5D tensors (for 3D images) or 4D tensors (for 2D images).
Args:
data_format (str): channels_first (default) or channels_last
skip_background (bool): skip dice computation on the first channel of the predicted output or not
squared_pred (bool): use squared versions of targets and predictions in the denominator or not
jaccard (bool): compute Jaccard Index (soft IoU) instead of dice or not
smooth (float): denominator constant to avoid zero division (default 1e-5)

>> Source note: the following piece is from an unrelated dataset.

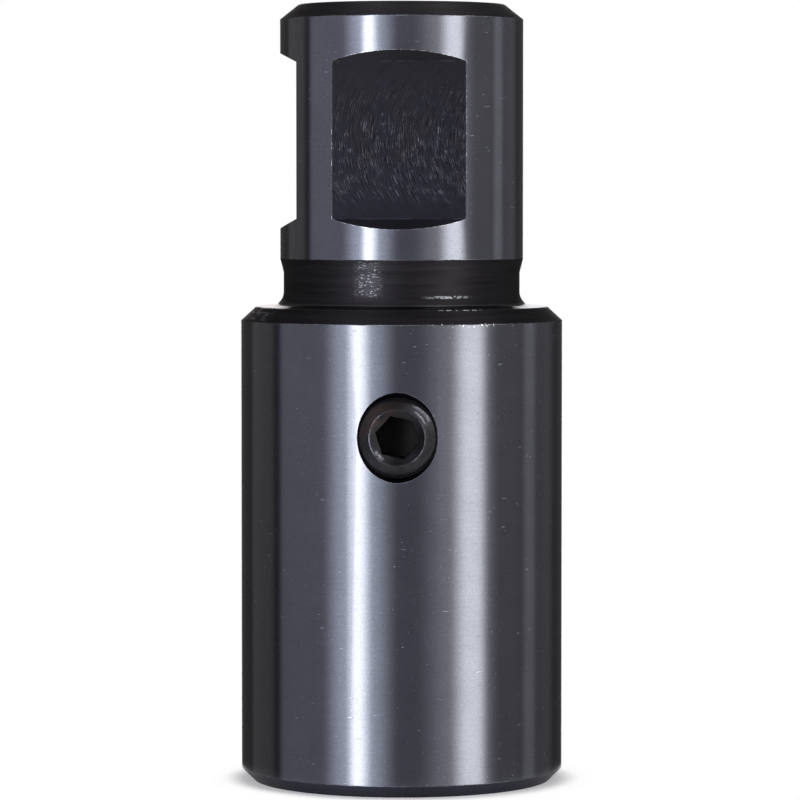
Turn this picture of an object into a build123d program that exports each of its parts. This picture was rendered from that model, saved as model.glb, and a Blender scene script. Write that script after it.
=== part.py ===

top_smooth (float): experimental, nominator constant to avoid zero final loss when targets are all zeros
is_onehot_targets (bool): the targets are already One-Hot-encoded or not
Returns:
tensor of one minus average dice loss
"""
def __init__(self,
data_format='channels_first',
skip_background=False,
squared_pred=False,
jaccard=False,
smooth=1e-5,
top_smooth=0.0,
is_onehot_targets=False):
Loss.__init__(self)
self.data_format = data_format
self.skip_background = skip_background
self.squared_pred = squared_pred
self.jaccard = jaccard
self.smooth = smooth
self.top_smooth = top_smooth
self.is_onehot_targets = is_onehot_targets
def get_loss(self, predictions, targets, build_ctx=None):
"""Compute dice loss for tf variable
Args:
predictions (Tensor): outputs of the network
targets (Tensor): target integer labels
build_ctx: specified graph context
Returns:
tensor of dice loss
"""
return dice_loss(predictions, targets,
data_format=self.data_format,
skip_background=self.skip_background,
squared_pred=self.squared_pred,
jaccard=self.jaccard,
smooth=self.smooth,
top_smooth=self.top_smooth,
is_onehot_targets=self.is_onehot_targets)

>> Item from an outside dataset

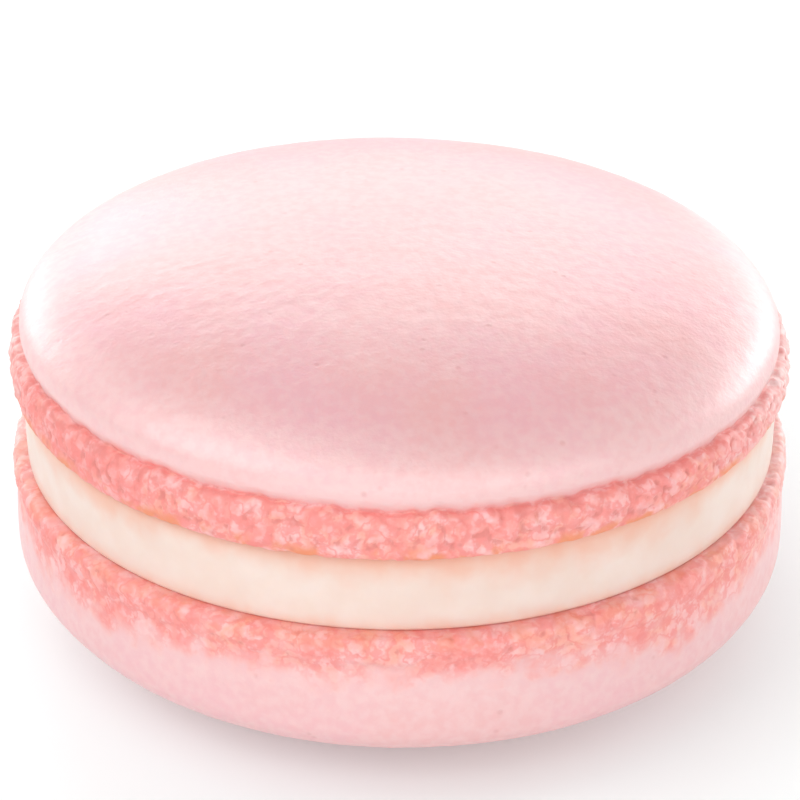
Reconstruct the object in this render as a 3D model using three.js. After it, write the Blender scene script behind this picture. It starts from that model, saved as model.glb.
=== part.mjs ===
// A French macaron: two domed almond shells, each risen on a craggy foot, with a disc of cream between them.
// Millimetres, +Z up. The origin is the middle of the flat spot that the macaron rests on.
import * as THREE from "three";

// Driving dimensions, each shell measured from its flat underside (0) to the top of its dome.
const TOP_SHELL = {
  height: 7.7, // underside to the top of the dome
  edgeRadius: 22.2, // where the flat underside ends and the foot begins
  footReach: 22.5, // how far out the foot bulges
  footHeight: 2.1, // the foot's top, where the smooth skin begins
  rimRadius: 21.4, // the skin's lower lip, tucked in above the foot
  sideRows: 1, // rings of points between that lip and the widest part of the dome
  capRadius: 21.8, // the widest part of the dome
  capRise: 2.7, // the height of that widest part
  roundness: [2.36, 2.12], // the dome's curve: 2 is an ellipse, more is flatter on top or fuller at the side
  flatRadius: 0, // the flat spot on the dome
  lean: [-0.019, -0.02], // how far the dome tips over its foot along X and Y, as slopes
  cragFade: 0.3, // how far up the skin the crags fade out
  draw: 11, // start of the shell's own random draws
};
const BOTTOM_SHELL = {
  height: 10.8,
  edgeRadius: 22.1,
  footReach: 22.8,
  footHeight: 1.9,
  rimRadius: 22.65,
  sideRows: 2,
  capRadius: 22.8,
  capRise: 5.4,
  roundness: [2.6, 2.17],
  flatRadius: 7,
  lean: [0.011, 0],
  cragFade: 2,
  draw: 47,
};
const FOOT_FULLNESS = 0.6; // below 1 the foot's side is squarer than a half round
const CRAG = {
  depth: 1.15, // how far the foot's tallest bubbles stand proud of the deepest hollows
  level: 0.68, // the share of that depth that lies inside the foot's own curve
  coarse: 2.1, // spacing of the large bubbles
  fine: 1.2, // spacing of the small ones
  fineShare: 0.4, // how much of the depth the small ones take
  smallest: 0.5, // the smallest bubble, as a share of the largest
};
const DOME_WAVE = { depth: 0.16, spacing: 11, easeIn: 0.3, easeOut: 0.7 }; // slow unevenness of the skin
const CREAM = {
  thickness: 4.8,
  radius: 21.7, // the middle of the bulging side
  edgeRadius: 21.3, // where the side rolls over on to the shells
  edgeRound: 0.7, // height of that roll
  wave: { depth: 0.12, spacing: 3.5 }, // how far the side wanders in and out
  draw: 83,
};

// How many rings each surface has, and how many points a ring has: many on the crags, fewer on the dome.
const FOOT = { rows: 7, points: 240 };
const DOME = { rows: 10, points: 80, crowding: 0.9 }; // crowding below 1 puts more rings near the middle
const SIDE = { rows: 5, points: 80 }; // the cream's side

const lerp = THREE.MathUtils.lerp;
const ease = THREE.MathUtils.smoothstep; // ease(x, a, b) is a smooth step from 0 to 1 as x goes from a to b

// A repeatable draw from 0 to 1 for one cell of space.
function drawAt(ix, iy, iz, draw) {
  let h = Math.imul(ix, 374761393) ^ Math.imul(iy, 668265263);
  h ^= Math.imul(iz, 1440662683) ^ Math.imul(draw, 1274126177);
  h = Math.imul(h ^ (h >>> 13), 1103515245);
  h = Math.imul(h ^ (h >>> 15), 668265263);
  return ((h ^ (h >>> 16)) >>> 0) / 4294967296;
}

// Slow noise from -1 to 1: draws at the corners of a grid, blended between them.
function wander(point, spacing, draw) {
  const at = point.clone().divideScalar(spacing);
  const cell = at.clone().floor();
  const part = at.clone().sub(cell);
  let sum = 0;
  for (let corner = 0; corner < 8; corner++) {
    const step = [corner & 1, (corner >> 1) & 1, corner >> 2];
    const share = step.reduce((product, side, k) => {
      const t = ease(part.getComponent(k), 0, 1);
      return product * (side ? t : 1 - t);
    }, 1);
    sum += share * drawAt(cell.x + step[0], cell.y + step[1], cell.z + step[2], draw);
  }
  return 2 * sum - 1;
}

// Height, 0 to 1, of the round bubble that a point lies on.
// Each cell of space holds one bubble, of a drawn place and size.
function bubble(point, spacing, draw) {
  const at = point.clone().divideScalar(spacing);
  const cell = at.clone().floor();
  let highest = 0;
  for (let neighbour = 0; neighbour < 27; neighbour++) {
    const ix = cell.x + (neighbour % 3) - 1;
    const iy = cell.y + (Math.floor(neighbour / 3) % 3) - 1;
    const iz = cell.z + Math.floor(neighbour / 9) - 1;
    const dx = ix + drawAt(ix, iy, iz, draw) - at.x;
    const dy = iy + drawAt(ix, iy, iz, draw + 1) - at.y;
    const dz = iz + drawAt(ix, iy, iz, draw + 2) - at.z;
    const size = lerp(CRAG.smallest, 1, drawAt(ix, iy, iz, draw + 3));
    highest = Math.max(highest, size * size - dx * dx - dy * dy - dz * dz);
  }
  return Math.sqrt(highest);
}

// How far the foot's crust stands out at a point: large bubbles with small ones on them.
function crag(point, draw) {
  const coarse = bubble(point, CRAG.coarse, draw);
  const fine = bubble(point, CRAG.fine, draw + 5);
  return CRAG.depth * (lerp(coarse, fine, CRAG.fineShare) - CRAG.level);
}

// A closed surface from rings of points, from the middle of the underside, out and up, to the middle on top.
// Each row is { radius, height, points } and may add crag, wave and lean, from 0 to 1.
function ringedSurface(rows, shape) {
  const positions = [];
  const rings = rows.map((row, k) => {
    const before = rows[Math.max(0, k - 1)];
    const after = rows[Math.min(rows.length - 1, k + 1)];
    const outward = new THREE.Vector2(after.height - before.height, before.radius - after.radius).normalize();
    const ring = { first: positions.length / 3, count: row.radius > 0 ? row.points : 1 };
    for (let i = 0; i < ring.count; i++) {
      const turn = (2 * Math.PI * i) / ring.count;
      const way = new THREE.Vector2(Math.cos(turn), Math.sin(turn));
      positions.push(...shape(row, way, outward).toArray());
    }
    return ring;
  });
  const faces = [];
  for (let k = 1; k < rings.length; k++) {
    zip(rings[k - 1], rings[k], faces);
  }
  const surface = new THREE.BufferGeometry();
  surface.setAttribute("position", new THREE.Float32BufferAttribute(positions, 3));
  surface.setIndex(faces);
  surface.computeVertexNormals();
  return surface;
}

// Triangles between two neighbouring rings, which may differ in how many points they have.
function zip(inner, outer, faces) {
  const innerSteps = inner.count > 1 ? inner.count : 0;
  const outerSteps = outer.count > 1 ? outer.count : 0;
  const pick = (ring, i) => ring.first + (i % ring.count);
  let i = 0;
  let j = 0;
  while (i < innerSteps || j < outerSteps) {
    const innerNext = i < innerSteps ? (i + 1) / innerSteps : 2;
    const outerNext = j < outerSteps ? (j + 1) / outerSteps : 2;
    if (innerNext <= outerNext) {
      faces.push(pick(inner, i), pick(inner, i + 1), pick(outer, j));
      i++;
    } else {
      faces.push(pick(inner, i), pick(outer, j + 1), pick(outer, j));
      j++;
    }
  }
}

// The foot: a rounded band from the edge of the underside out to its reach and back in under the skin's lip.
function footRows(shell) {
  const rows = [];
  for (let k = 0; k <= FOOT.rows; k++) {
    const angle = Math.PI * (k / FOOT.rows - 0.5);
    const up = (1 + Math.sin(angle)) / 2;
    const inside = lerp(shell.edgeRadius, shell.rimRadius, up);
    rows.push({
      radius: lerp(inside, shell.footReach, Math.max(0, Math.cos(angle)) ** FOOT_FULLNESS),
      height: shell.footHeight * up,
      points: FOOT.points,
      crag: k === 0 ? 0 : 1,
      lean: up,
    });
  }
  return rows;
}

// The side of the smooth skin, from its lip up to the widest part, where the foot's crags fade out.
function sideRows(shell) {
  const rows = [];
  for (let k = 1; k <= shell.sideRows; k++) {
    const up = k / (shell.sideRows + 1);
    const height = lerp(shell.footHeight, shell.capRise, up);
    rows.push({
      radius: lerp(shell.rimRadius, shell.capRadius, Math.sin((up * Math.PI) / 2)),
      height,
      points: FOOT.points,
      crag: 1 - ease(height - shell.footHeight, 0, shell.cragFade),
      lean: 1,
    });
  }
  return rows;
}

// The round shoulder and the dome, from the widest part up to the flat spot or the middle.
function domeRows(shell) {
  const [flatter, fuller] = shell.roundness;
  const end = Math.acos((shell.flatRadius / shell.capRadius) ** (flatter / 2));
  const rise = (shell.height - shell.capRise) / Math.sin(end) ** (2 / fuller);
  const rows = [];
  for (let k = 0; k < DOME.rows; k++) {
    const angle = end * (k / DOME.rows) ** DOME.crowding;
    const radius = shell.capRadius * Math.cos(angle) ** (2 / flatter);
    rows.push({
      radius,
      height: shell.capRise + rise * Math.sin(angle) ** (2 / fuller),
      points: radius > shell.capRadius / 2 ? DOME.points : DOME.points / 2,
      lean: shell.flatRadius ? ease(radius, shell.flatRadius, shell.capRadius) : 1,
      wave: ease(angle, 0, DOME_WAVE.easeIn) * (1 - ease(angle, DOME_WAVE.easeOut * end, end)),
    });
  }
  if (shell.flatRadius) {
    rows.push({ radius: shell.flatRadius, height: shell.height, points: DOME.points / 2 });
  }
  rows.push({ radius: 0, height: shell.height, points: 1 });
  return rows;
}

function shellGeometry(shell) {
  const underside = { radius: 0, height: 0, points: 1 };
  const rows = [underside, ...footRows(shell), ...sideRows(shell), ...domeRows(shell)];
  return ringedSurface(rows, (row, way, outward) => {
    const point = new THREE.Vector3(way.x * row.radius, way.y * row.radius, row.height);
    const crust = (row.crag || 0) * crag(point, shell.draw);
    const wave = (row.wave || 0) * DOME_WAVE.depth * wander(point, DOME_WAVE.spacing, shell.draw);
    const lean = (row.lean || 0) * (shell.lean[0] * point.x + shell.lean[1] * point.y);
    point.x += way.x * outward.x * (crust + wave);
    point.y += way.y * outward.x * (crust + wave);
    point.z += outward.y * (crust + wave) + lean;
    return point;
  });
}

// The cream: a thick disc whose side bulges a little and rolls over at both edges.
function creamGeometry() {
  const rows = [{ radius: 0, height: 0, points: 1 }];
  for (let k = 0; k <= SIDE.rows; k++) {
    const height = (CREAM.thickness * k) / SIDE.rows;
    const fromEdge = Math.min(height, CREAM.thickness - height);
    const roll = Math.sqrt(1 - (1 - Math.min(1, fromEdge / CREAM.edgeRound)) ** 2);
    const radius = lerp(CREAM.edgeRadius, CREAM.radius, roll);
    rows.push({ radius, height, points: SIDE.points, wave: roll });
  }
  rows.push({ radius: 0, height: CREAM.thickness, points: 1 });
  return ringedSurface(rows, (row, way) => {
    const point = new THREE.Vector3(way.x * row.radius, way.y * row.radius, row.height);
    const wave = (row.wave || 0) * CREAM.wave.depth * wander(point, CREAM.wave.spacing, CREAM.draw);
    point.x += way.x * wave;
    point.y += way.y * wave;
    return point;
  });
}

function named(name, geometry, material) {
  const mesh = new THREE.Mesh(geometry, material);
  mesh.name = name;
  return mesh;
}

const almondShell = new THREE.MeshStandardMaterial({ color: 0xf4b9bd, roughness: 0.62, metalness: 0 });
const vanillaCream = new THREE.MeshStandardMaterial({ color: 0xf8e2d0, roughness: 0.45, metalness: 0 });

const macaron = new THREE.Group();

// The bottom shell lies on its dome, so it is turned over.
const bottomShell = named("bottom_shell", shellGeometry(BOTTOM_SHELL), almondShell);
bottomShell.rotation.x = Math.PI;
bottomShell.position.z = BOTTOM_SHELL.height;
macaron.add(bottomShell);

const cream = named("cream_filling", creamGeometry(), vanillaCream);
cream.position.z = BOTTOM_SHELL.height;
macaron.add(cream);

const topShell = named("top_shell", shellGeometry(TOP_SHELL), almondShell);
topShell.position.z = BOTTOM_SHELL.height + CREAM.thickness;
macaron.add(topShell);

export default macaron;
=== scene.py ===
import math

import bpy
import numpy as np
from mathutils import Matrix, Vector


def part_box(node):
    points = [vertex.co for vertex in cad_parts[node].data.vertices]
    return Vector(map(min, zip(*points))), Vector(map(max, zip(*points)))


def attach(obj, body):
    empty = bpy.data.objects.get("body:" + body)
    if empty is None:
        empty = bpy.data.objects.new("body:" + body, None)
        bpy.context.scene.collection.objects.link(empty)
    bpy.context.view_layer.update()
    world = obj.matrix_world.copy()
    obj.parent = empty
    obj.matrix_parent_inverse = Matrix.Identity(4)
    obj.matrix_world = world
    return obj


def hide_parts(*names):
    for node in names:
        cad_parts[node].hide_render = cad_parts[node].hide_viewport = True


mm = 0.001

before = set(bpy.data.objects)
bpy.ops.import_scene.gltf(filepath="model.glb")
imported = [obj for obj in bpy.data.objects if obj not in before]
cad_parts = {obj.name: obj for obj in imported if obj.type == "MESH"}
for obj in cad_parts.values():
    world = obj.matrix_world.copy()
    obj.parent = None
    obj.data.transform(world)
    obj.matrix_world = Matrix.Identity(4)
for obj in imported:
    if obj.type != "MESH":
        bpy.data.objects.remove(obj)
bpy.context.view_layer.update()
creamLow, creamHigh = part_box("cream_filling")  # the shells' flat undersides lie on its two faces
print("frame loaded")

# camera, floor and lights

cameraPlace = {
    "elevation": math.radians(29.82),
    "distance": 146.3 * mm,
    "aim": Vector((0, 0, 12.21 * mm)),
    "lens": 111.49,
    "sensor": 36,
    "nearest": 0.01,
    "furthest": 10,
}
studio = {
    "floorWidth": 4.0,
    "floorColour": (0.75, 0.8, 0.8, 1),
    "floorRoughness": 0.6,
    "floorGlow": 0.15,  # a white table lit a little from below
    "white": (1, 1, 1, 1),
    "worldStrength": 0.44,
    "aim": Vector((0, 0, 0.012)),
    "distance": 0.5,
}
# each soft box: degrees round from the front, degrees up, width and height, power in watts
softBoxes = {
    "front": {"round": 0, "up": 10, "size": (0.60, 0.22), "power": 0.53},
    "frontHigh": {"round": 0, "up": 45, "size": (0.40, 0.30), "power": 0.42},
    "rightFront": {"round": 40, "up": 22, "size": (0.36, 0.28), "power": 0.43},
    "rightLow": {"round": 120, "up": 10, "size": (0.30, 0.14), "power": 0.74},
    "rightBack": {"round": 140, "up": 20, "size": (0.30, 0.20), "power": 0.28},
    "rightRim": {"round": 145, "up": 6, "size": (0.25, 0.10), "power": 0.28},
    "back": {"round": 180, "up": 22, "size": (0.40, 0.22), "power": 0.72},
    "leftBack": {"round": 215, "up": 16, "size": (0.35, 0.20), "power": 0.62},
    "leftRim": {"round": 225, "up": 6, "size": (0.25, 0.10), "power": 0.30},
    "leftHigh": {"round": 270, "up": 62, "size": (0.30, 0.30), "power": 0.31},
    "leftFront": {"round": 300, "up": 40, "size": (0.35, 0.30), "power": 0.79},
}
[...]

When additional properties about the data are required in order to compute the loss, they can be retrieved via build_ctx. The following example retrieves the KEY_DATA_PROP from build_ctx.
data_prop = build_ctx.must_get(BuildContext.KEY_DATA_PROP)
Then users can add the loss in the training section of the train_config.json file:
"train":
{
"loss": {
"name": "MyClonedDiceLoss",
"path": "CustomCode.MyClonedDiceLoss",
"args": {
"skip_background": false
}
},
import numpy as np
from ai4med.components.metric import Metric
from ai4med.libs.metrics.metric_list import MetricList
class SampleMetricAverage(MetricList):
"""
Generic class for tracking averages of metrics. Expects that the elements in self._list
are scalar values that will be averaged
"""
def __init__(self, name, invalid_value=float('nan'), report_path=None):
MetricList.__init__(self, name,
invalid_value=invalid_value,
report_path=report_path)
def get(self):
if self._list is None or self._list.size == 0:
return 0
return np.mean(self._list)
class SampleComputeAverage(Metric):
def __init__(self, name, field,
invalid_value=float('nan'),
report_path=None,
do_summary=True,
do_print=True,
is_key_metric=False):
m = SampleMetricAverage(name, invalid_value, report_path)
Metric.__init__(self, m,
field=field,
do_summary=do_summary,
do_print=do_print,
is_key_metric=is_key_metric)
Update the train_config.json file:
"metrics": [
{
"name": "SampleComputeAverage",
"path": "CustomCode.SampleComputeAverage",
"args": {
"name": "metric_mean_value_1",
"field": "accuracy"
}
]
In this example, the metric subclasses Metric
and instantiates SampleMetricAverage class, which can handle list of metrics.
The SampleMetricAverage must implement the get()
method to return the computed metrics.